[3D code data]
= = =

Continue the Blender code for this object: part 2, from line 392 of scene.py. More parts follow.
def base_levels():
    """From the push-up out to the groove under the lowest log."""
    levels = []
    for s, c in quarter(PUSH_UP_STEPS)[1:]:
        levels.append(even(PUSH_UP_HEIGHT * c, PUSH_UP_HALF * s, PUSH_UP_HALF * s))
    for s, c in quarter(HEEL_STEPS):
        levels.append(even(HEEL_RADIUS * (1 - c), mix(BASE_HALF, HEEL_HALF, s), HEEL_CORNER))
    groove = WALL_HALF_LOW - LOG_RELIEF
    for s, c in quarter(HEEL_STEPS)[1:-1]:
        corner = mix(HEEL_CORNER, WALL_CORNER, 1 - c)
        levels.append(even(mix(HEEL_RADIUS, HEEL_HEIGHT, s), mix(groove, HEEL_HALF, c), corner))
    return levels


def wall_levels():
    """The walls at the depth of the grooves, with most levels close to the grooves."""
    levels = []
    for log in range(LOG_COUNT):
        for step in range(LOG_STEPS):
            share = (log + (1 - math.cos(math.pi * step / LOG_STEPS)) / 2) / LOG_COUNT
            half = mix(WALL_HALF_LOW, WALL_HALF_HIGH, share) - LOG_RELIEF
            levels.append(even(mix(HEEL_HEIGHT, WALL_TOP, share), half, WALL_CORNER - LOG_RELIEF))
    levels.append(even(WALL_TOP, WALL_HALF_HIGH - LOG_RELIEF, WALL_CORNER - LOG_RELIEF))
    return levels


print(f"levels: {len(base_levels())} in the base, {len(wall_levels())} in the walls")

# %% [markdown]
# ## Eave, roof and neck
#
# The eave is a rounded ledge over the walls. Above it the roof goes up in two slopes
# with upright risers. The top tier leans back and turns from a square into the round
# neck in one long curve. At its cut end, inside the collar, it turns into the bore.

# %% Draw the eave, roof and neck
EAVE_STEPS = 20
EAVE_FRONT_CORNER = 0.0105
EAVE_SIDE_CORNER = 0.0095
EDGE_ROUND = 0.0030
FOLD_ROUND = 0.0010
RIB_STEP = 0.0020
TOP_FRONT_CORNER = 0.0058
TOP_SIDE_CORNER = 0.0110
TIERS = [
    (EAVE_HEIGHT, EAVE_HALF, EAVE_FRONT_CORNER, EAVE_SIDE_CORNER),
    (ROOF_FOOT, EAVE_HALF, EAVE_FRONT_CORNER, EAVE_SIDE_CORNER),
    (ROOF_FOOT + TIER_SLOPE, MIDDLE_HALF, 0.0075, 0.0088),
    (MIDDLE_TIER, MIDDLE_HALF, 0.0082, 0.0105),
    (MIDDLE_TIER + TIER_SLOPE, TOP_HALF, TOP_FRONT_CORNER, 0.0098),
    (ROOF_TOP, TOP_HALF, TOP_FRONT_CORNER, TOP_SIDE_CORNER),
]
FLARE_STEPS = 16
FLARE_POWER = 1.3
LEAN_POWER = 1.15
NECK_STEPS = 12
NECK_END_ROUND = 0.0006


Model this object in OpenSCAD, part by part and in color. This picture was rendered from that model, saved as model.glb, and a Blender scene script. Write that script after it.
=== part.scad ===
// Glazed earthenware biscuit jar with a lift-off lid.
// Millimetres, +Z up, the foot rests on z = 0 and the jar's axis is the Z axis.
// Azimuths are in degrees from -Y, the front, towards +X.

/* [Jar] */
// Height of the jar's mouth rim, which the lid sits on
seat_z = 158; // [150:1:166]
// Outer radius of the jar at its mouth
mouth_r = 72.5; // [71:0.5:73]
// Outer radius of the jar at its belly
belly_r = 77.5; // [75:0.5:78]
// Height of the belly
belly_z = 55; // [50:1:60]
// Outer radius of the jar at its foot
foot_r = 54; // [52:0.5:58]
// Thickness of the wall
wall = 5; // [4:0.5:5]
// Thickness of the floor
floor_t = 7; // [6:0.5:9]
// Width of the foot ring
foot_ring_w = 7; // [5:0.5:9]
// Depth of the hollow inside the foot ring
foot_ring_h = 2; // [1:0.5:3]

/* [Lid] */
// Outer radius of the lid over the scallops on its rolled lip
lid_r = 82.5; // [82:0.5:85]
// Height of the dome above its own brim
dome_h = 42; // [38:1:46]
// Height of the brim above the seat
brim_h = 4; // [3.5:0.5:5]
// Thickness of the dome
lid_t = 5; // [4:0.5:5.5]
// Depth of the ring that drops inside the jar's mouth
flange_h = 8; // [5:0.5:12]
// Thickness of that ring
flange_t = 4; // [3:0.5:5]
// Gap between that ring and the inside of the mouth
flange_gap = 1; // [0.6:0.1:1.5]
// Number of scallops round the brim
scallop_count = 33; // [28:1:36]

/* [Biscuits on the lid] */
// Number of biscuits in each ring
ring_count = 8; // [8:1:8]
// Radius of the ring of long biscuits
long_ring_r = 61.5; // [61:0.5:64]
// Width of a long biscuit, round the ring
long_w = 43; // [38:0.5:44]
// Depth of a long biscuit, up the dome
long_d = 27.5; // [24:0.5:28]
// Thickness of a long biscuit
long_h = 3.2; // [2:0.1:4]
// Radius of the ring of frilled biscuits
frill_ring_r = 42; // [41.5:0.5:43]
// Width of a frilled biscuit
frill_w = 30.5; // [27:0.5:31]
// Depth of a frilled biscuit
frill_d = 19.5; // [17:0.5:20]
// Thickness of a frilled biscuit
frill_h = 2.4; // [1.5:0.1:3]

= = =

» **What to produce**: The listing above should be transcribed in full, exactly as written.

» **Worked solution**:
Continue the Blender code for this object: part 2, from line 392 of scene.py. More parts follow.
def base_levels():
    """From the push-up out to the groove under the lowest log."""
    levels = []
    for s, c in quarter(PUSH_UP_STEPS)[1:]:
        levels.append(even(PUSH_UP_HEIGHT * c, PUSH_UP_HALF * s, PUSH_UP_HALF * s))
    for s, c in quarter(HEEL_STEPS):
        levels.append(even(HEEL_RADIUS * (1 - c), mix(BASE_HALF, HEEL_HALF, s), HEEL_CORNER))
    groove = WALL_HALF_LOW - LOG_RELIEF
    for s, c in quarter(HEEL_STEPS)[1:-1]:
        corner = mix(HEEL_CORNER, WALL_CORNER, 1 - c)
        levels.append(even(mix(HEEL_RADIUS, HEEL_HEIGHT, s), mix(groove, HEEL_HALF, c), corner))
    return levels


def wall_levels():
    """The walls at the depth of the grooves, with most levels close to the grooves."""
    levels = []
    for log in range(LOG_COUNT):
        for step in range(LOG_STEPS):
            share = (log + (1 - math.cos(math.pi * step / LOG_STEPS)) / 2) / LOG_COUNT
            half = mix(WALL_HALF_LOW, WALL_HALF_HIGH, share) - LOG_RELIEF
            levels.append(even(mix(HEEL_HEIGHT, WALL_TOP, share), half, WALL_CORNER - LOG_RELIEF))
    levels.append(even(WALL_TOP, WALL_HALF_HIGH - LOG_RELIEF, WALL_CORNER - LOG_RELIEF))
    return levels


print(f"levels: {len(base_levels())} in the base, {len(wall_levels())} in the walls")

# %% [markdown]
# ## Eave, roof and neck
#
# The eave is a rounded ledge over the walls. Above it the roof goes up in two slopes
# with upright risers. The top tier leans back and turns from a square into the round
# neck in one long curve. At its cut end, inside the collar, it turns into the bore.

# %% Draw the eave, roof and neck
EAVE_STEPS = 20
EAVE_FRONT_CORNER = 0.0105
EAVE_SIDE_CORNER = 0.0095
EDGE_ROUND = 0.0030
FOLD_ROUND = 0.0010
RIB_STEP = 0.0020
TOP_FRONT_CORNER = 0.0058
TOP_SIDE_CORNER = 0.0110
TIERS = [
    (EAVE_HEIGHT, EAVE_HALF, EAVE_FRONT_CORNER, EAVE_SIDE_CORNER),
    (ROOF_FOOT, EAVE_HALF, EAVE_FRONT_CORNER, EAVE_SIDE_CORNER),
    (ROOF_FOOT + TIER_SLOPE, MIDDLE_HALF, 0.0075, 0.0088),
    (MIDDLE_TIER, MIDDLE_HALF, 0.0082, 0.0105),
    (MIDDLE_TIER + TIER_SLOPE, TOP_HALF, TOP_FRONT_CORNER, 0.0098),
    (ROOF_TOP, TOP_HALF, TOP_FRONT_CORNER, TOP_SIDE_CORNER),
]
FLARE_STEPS = 16
FLARE_POWER = 1.3
LEAN_POWER = 1.15
NECK_STEPS = 12
NECK_END_ROUND = 0.0006


Model this object in OpenSCAD, part by part and in color. This picture was rendered from that model, saved as model.glb, and a Blender scene script. Write that script after it.
=== part.scad ===
// Glazed earthenware biscuit jar with a lift-off lid.
// Millimetres, +Z up, the foot rests on z = 0 and the jar's axis is the Z axis.
// Azimuths are in degrees from -Y, the front, towards +X.

/* [Jar] */
// Height of the jar's mouth rim, which the lid sits on
seat_z = 158; // [150:1:166]
// Outer radius of the jar at its mouth
mouth_r = 72.5; // [71:0.5:73]
// Outer radius of the jar at its belly
belly_r = 77.5; // [75:0.5:78]
// Height of the belly
belly_z = 55; // [50:1:60]
// Outer radius of the jar at its foot
foot_r = 54; // [52:0.5:58]
// Thickness of the wall
wall = 5; // [4:0.5:5]
// Thickness of the floor
floor_t = 7; // [6:0.5:9]
// Width of the foot ring
foot_ring_w = 7; // [5:0.5:9]
// Depth of the hollow inside the foot ring
foot_ring_h = 2; // [1:0.5:3]

/* [Lid] */
// Outer radius of the lid over the scallops on its rolled lip
lid_r = 82.5; // [82:0.5:85]
// Height of the dome above its own brim
dome_h = 42; // [38:1:46]
// Height of the brim above the seat
brim_h = 4; // [3.5:0.5:5]
// Thickness of the dome
lid_t = 5; // [4:0.5:5.5]
// Depth of the ring that drops inside the jar's mouth
flange_h = 8; // [5:0.5:12]
// Thickness of that ring
flange_t = 4; // [3:0.5:5]
// Gap between that ring and the inside of the mouth
flange_gap = 1; // [0.6:0.1:1.5]
// Number of scallops round the brim
scallop_count = 33; // [28:1:36]

/* [Biscuits on the lid] */
// Number of biscuits in each ring
ring_count = 8; // [8:1:8]
// Radius of the ring of long biscuits
long_ring_r = 61.5; // [61:0.5:64]
// Width of a long biscuit, round the ring
long_w = 43; // [38:0.5:44]
// Depth of a long biscuit, up the dome
long_d = 27.5; // [24:0.5:28]
// Thickness of a long biscuit
long_h = 3.2; // [2:0.1:4]
// Radius of the ring of frilled biscuits
frill_ring_r = 42; // [41.5:0.5:43]
// Width of a frilled biscuit
frill_w = 30.5; // [27:0.5:31]
// Depth of a frilled biscuit
frill_d = 19.5; // [17:0.5:20]
// Thickness of a frilled biscuit
frill_h = 2.4; // [1.5:0.1:3]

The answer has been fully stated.